YANN DIEGGO
O uso de câmeras corporais por policiais militares, como analisado no estudo da experiência da Polícia Militar do Estado de São Paulo, representa um avanço significativo no campo da segurança pública. Contudo, sua implementação suscita questões relevantes relacionadas à privacidade, à transparência e à proteção de dados. Este artigo visa explorar esses dilemas sob o prisma jurídico, enfatizando os desafios de equilibrar a eficácia das políticas públicas com o respeito às garantias constitucionais.
A adoção das chamadas Câmeras Operacionais Portáteis (COP) é frequentemente celebrada como uma medida que aumenta a transparência das ações policiais e reduz os abusos de autoridade. De fato, dados apontam para uma diminuição significativa de denúncias de má conduta policial em áreas onde a tecnologia foi implementada. Contudo, a ausência de regulamentação federal específica sobre o uso, a conservação e o acesso aos dados captados por essas câmeras ainda é um grande obstáculo para sua aceitação plena e segura.
Um dos principais problemas identificados é a falta de clareza sobre o acesso às imagens captadas. Atualmente, a Polícia Militar paulista trata os dados como sigilosos, restringindo seu acesso ao âmbito judicial. Essa prática cria uma barreira desnecessária para cidadãos que buscam provas para sua defesa ou para responsabilizar agentes públicos. A Constituição Federal e a Lei de Acesso à Informação garantem o direito ao acesso a informações de interesse público, e a restrição imposta pela polícia parece contrariar esses princípios.
Além disso, a privacidade dos próprios agentes policiais é uma questão delicada. As câmeras gravam continuamente durante o turno de serviço, capturando não apenas ações oficiais, mas também momentos de intimidade involuntária, como interações pessoais e acessos a dispositivos particulares. Embora os agentes de segurança devam se submeter a certas restrições em prol do interesse público, é fundamental que seus direitos fundamentais não sejam ignorados, sob pena de criar um ambiente de trabalho insalubre e invasivo.
O armazenamento e o manejo das imagens também levantam preocupações quanto à proteção de dados pessoais, especialmente à luz da Lei Geral de Proteção de Dados (LGPD). Apesar de a LGPD prever exceções para a segurança pública, é imprescindível que essas exceções sejam aplicadas com rigorosos mecanismos de controle e auditoria para evitar abusos e vazamentos de informações sensíveis.
Dessa forma, é evidente a necessidade de uma regulamentação específica que contemple os direitos fundamentais tanto dos cidadãos quanto dos agentes policiais. Essa legislação deve abordar critérios claros para a captação, o armazenamento e o uso das imagens, garantindo que sua finalidade seja exclusivamente voltada para o fortalecimento da justiça e da cidadania, sem que se torne um instrumento de vigilância abusiva.

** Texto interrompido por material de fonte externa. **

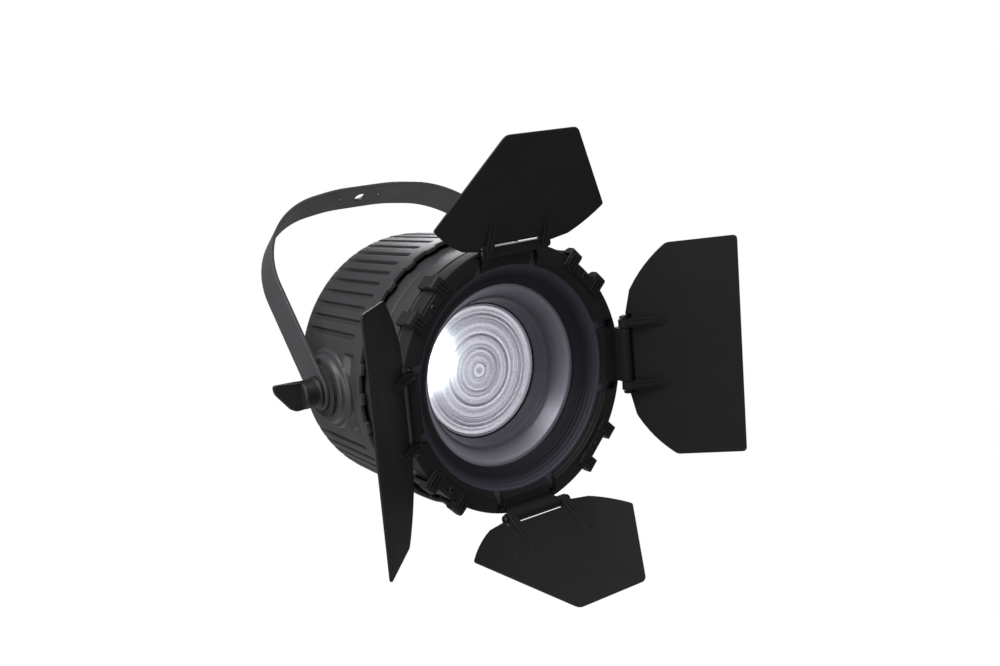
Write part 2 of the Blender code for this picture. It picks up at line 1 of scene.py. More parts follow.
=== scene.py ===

Em conclusão, a tecnologia das câmeras corporais é uma ferramenta promissora para o avanço da segurança pública e para o fortalecimento do Estado Democrático de Direito. No entanto, sua eficácia depende de uma implementação criteriosa, que respeite os limites constitucionais e assegure que os direitos fundamentais sejam protegidos de forma equilibrada. O debate sobre o tema precisa ser ampliado, envolvendo não apenas as forças de segurança, mas também a sociedade civil e os poderes Legislativo e Judiciário, na busca por soluções que consolidem a segurança como um direito de todos.
Yann Dieggo – advogado, procurador municipal e professor universitário.